Okay, we’re aware that there is a national shortage of  thiopental sodium, one of the three drugs legally okayed to be used in execution by lethal injection.  The result has been delaying some executions.  In at least one instance, an execution kept to the calendar as the needed drug was purchased from an overseas supplier (not FDA-approved) (Arizona’s execution of Jeffrey Landrigan using a British product).

Over in Oklahoma, they’re got a different take on things, apparently.  Because in Oklahoma, news is that they are considering substituting pentobarbital for thiopental sodium — and in case you don’t recognize that drug, pentobarbital is the drug that vets have been using for years, to put down beloved family pets.  

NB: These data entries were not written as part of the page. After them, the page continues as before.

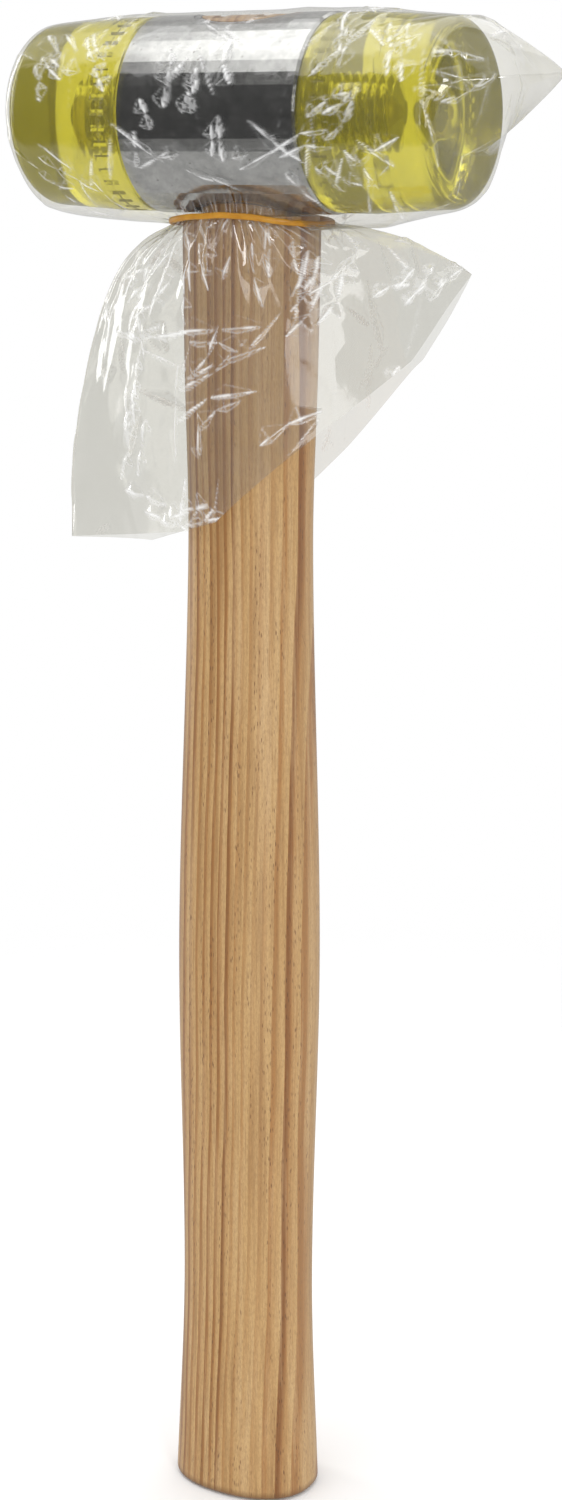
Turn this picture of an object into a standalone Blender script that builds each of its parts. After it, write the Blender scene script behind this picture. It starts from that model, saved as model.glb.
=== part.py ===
"""A dead blow mallet: steel head with two screw-on plastic faces on an oval ash handle, still in its film bag.

The frame: the origin is the centre of the handle's flat butt face, +Z runs up the handle to the head,
and +X runs along the head towards the right face. Everything is in metres.
"""

import math

import bmesh
import bpy
import numpy as np
from mathutils import Vector

GAP = 0.0003  # between pieces that touch in life

# Head: a steel tube that lies along X, with a plug in each end
HEAD_Z = 0.3121
TUBE_R = 0.0206
TUBE_WALL = 0.0025
TUBE_HALF = 0.0214
TUBE_SIDES = 48
PLUG_THICK = 0.004
EDGE_CHAMFER = 0.0005

# Oval eye through the head, its liner and the handle's tenon
TENON_X = 0.0108
TENON_Y = 0.0082
TENON_RINGS = (0.9, 0.5, 0.2)  # of its domed end, as shares of its outline
SLEEVE_WALL = 0.0012
SLEEVE_BLANK = 0.024  # half its height before its ends are trimmed to the tube
EYE_CUT = 0.03  # half the height of the prism that cuts the eye
OVAL_POWER = 2.3  # 2 would be a plain ellipse

# 10 mm studs with a coarse round thread that carry the faces
STUD_R = 0.005
THREAD_PITCH = 0.002
THREAD_DEPTH = 0.0011
THREAD_STEPS = 4  # rings in one pitch
THREAD_SIDES = 15
THREAD_CLEARANCE = 0.0004
THREAD_RUN_IN = 0.0003  # between the thread's ends and the rings next to them
STUD_CHAMFER = 0.0006
STUD_UNDERCUT = 0.0004
STUD_TIP_X = 0.0362

# Plastic faces
FACE_R = 0.0203
FACE_BACK = TUBE_HALF + GAP
FACE_LENGTH = 0.029
FACE_ROUND = 0.004
FACE_DRAFT = 0.001  # how much the cast body narrows towards the striking end
FACE_FLAT_R = 0.0093  # an inner ring on the striking end
FACE_SIDES = 60
KNURL_START = 0.0025  # from the back of the face
KNURL_LENGTH = 0.0037
KNURL_DEPTH = 0.0004
KNURL_SLOPE = 0.0004  # length of the grooves' sloped ends
HOLE_DEPTH = 0.0161  # threaded part, from the back of the face
DRILL_TIP = 0.0015  # depth and radius of the hole's blunt tip

# Toothed lock washers under the faces
WASHER_R = 0.0095
WASHER_THICK = 0.0008
WASHER_TEETH = 10
TOOTH_DEPTH = 0.0012
POCKET_ROOM = 0.0007  # round the washer, in the back of the face

# Shot
SHOT_LEVEL = 0.003  # its free surface, above the head's axis
SHOT_TRAVEL = 0.0015

# Handle: (height, half of the width along X) at the butt, waist, bulge, neck and shoulder
HANDLE_STATIONS = (
    (0.0, 0.0170), (0.050, 0.0152), (0.130, 0.0163), (0.220, 0.0140), (0.260, 0.0148), (0.296, 0.0153),
)
HANDLE_DEPTH = 0.76  # its depth along Y over its width
HANDLE_SIDES = 28
HANDLE_RINGS = 18
BUTT_ROUND = 0.0012
SHOULDER_RING = 0.0012  # height of the topmost level ring, below the head

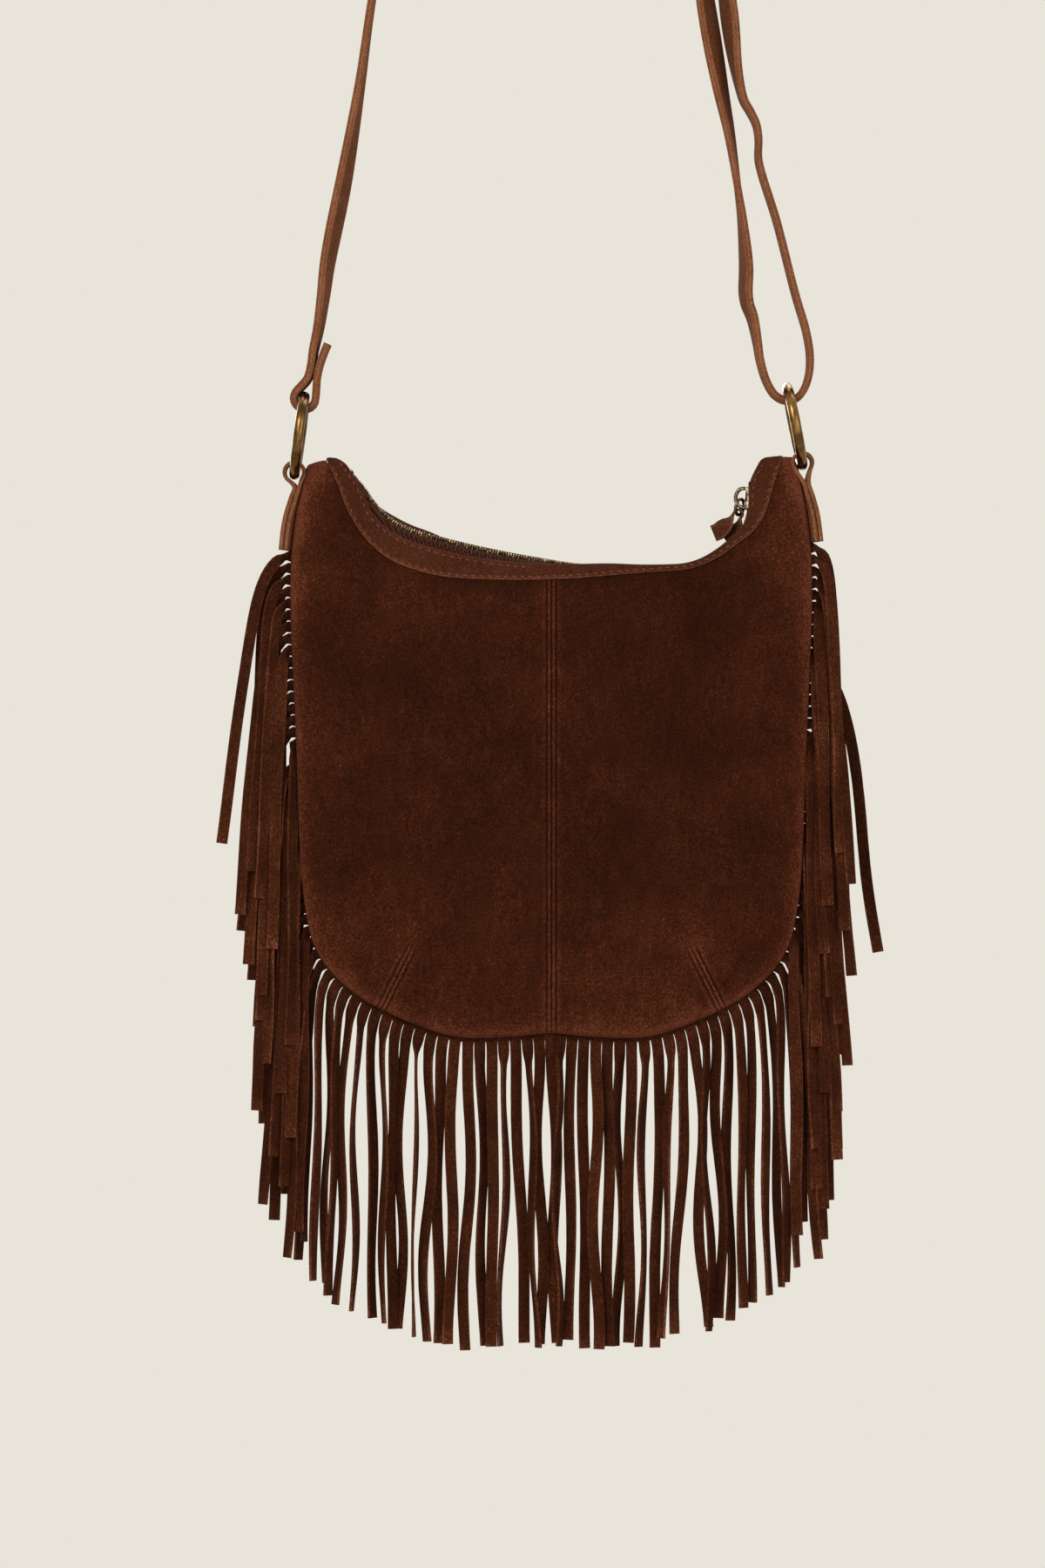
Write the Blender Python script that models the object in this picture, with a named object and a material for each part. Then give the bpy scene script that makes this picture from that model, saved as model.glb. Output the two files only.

So, Oklahoma appears to be answering "no" to the question of whether or not there is any difference between euthanizing animals and executing human beings.  Next question, will Oklahoma ask its vets to oversee the execution process since doctors are prohibited by their ethical oaths from doing so? 

The issue will be brought before federal judge Stephen Friot of the U.S. District Court for the Western District of Oklahoma, in a hearing set in Oklahoma City on November 19, 2010, on whether or not Oklahoma can substitute pentobarbital for thiopental sodium.  Judge Friot has been on this federal bench since 2001, appointed by President George W. Bush to the federal bench after practicing law for almost 30 years. 

Within thirty days of this hearing, on December 16, 2010, John David Duty is scheduled to be executed by the State of Oklahoma. If Oklahoma’s request is granted, Mr. Duty may will be the first man executed in this country through the use of pentobarbital. 

Here’s a question for the bench and bar’s consideration:  with the U.S. Supreme Court’s approval of Arizona’s overseas supplier, then why isn’t Oklahoma following Arizona’s precedent?  Can’t an argument be made that this is exactly what the U.S. Supreme Court was suggesting be done in view of the drug shortage?